Wikipedia founder Jimmy Wales’s entire mission statement is freedom of information, and so far, he’s been very successful at protecting that right.

Unfortunately, as much as we would love to live in an idealistic world where justice is equal and fair, the reality is that every right is bound to infringe somebody else’s right. This is where the controversy stems from. It’s a matter of perspective.

On one side of the spectrum, we have Mario Costeja González, a man with a past and his quest to erase that past... or at least hide it really well. Ironically, that past is now public domain.

On the other side, we have Google, a search engine giant on a mission to make public information available to all.
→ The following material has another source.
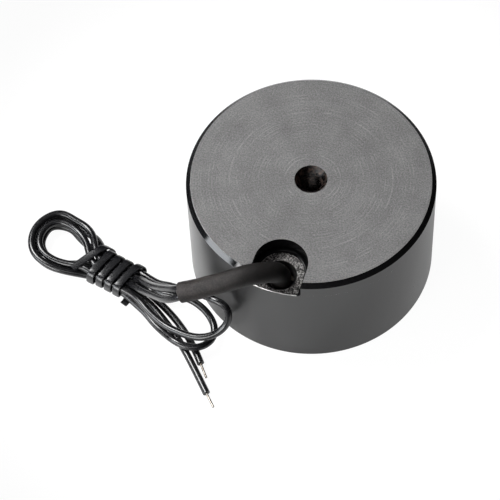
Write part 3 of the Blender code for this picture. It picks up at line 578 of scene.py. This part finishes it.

“As far as I know, this is unprecedented, It is certainly shocking to have come from the EU rather than from an authoritarian state.” states Jimmy Wales during an interview with the Atlantic.

Wales has a point, in that if Google indeed folds and agrees to satisfy every link deletion request, we can expect this right extended not only to private citizens, but also to corporations, foreign governments, and other entities likely to take advantage of this ruling and use it as a political, or criminal weapon.

“I do not know of any similar case where on the one hand a government publishes information, and on the other hand punishes telling people where to read it. Suppose, as seems likely due to the noise in this case, the legal and truthful information that Google is supposed to suppress is repeated in major news sources, blogs, tweets, Is Google required to start censoring large swathes of the web? Are they required to build a complex censorship engine to block true information that a court has ruled must not be linked to? It’s crazy.” Jimmy Wales goes on commenting.

The United States will most probably not be affected by this ruling, yet it’s unclear how this precedent will affect all future rulings in Europe, or in other countries run by governments who might find such state of affair desirable.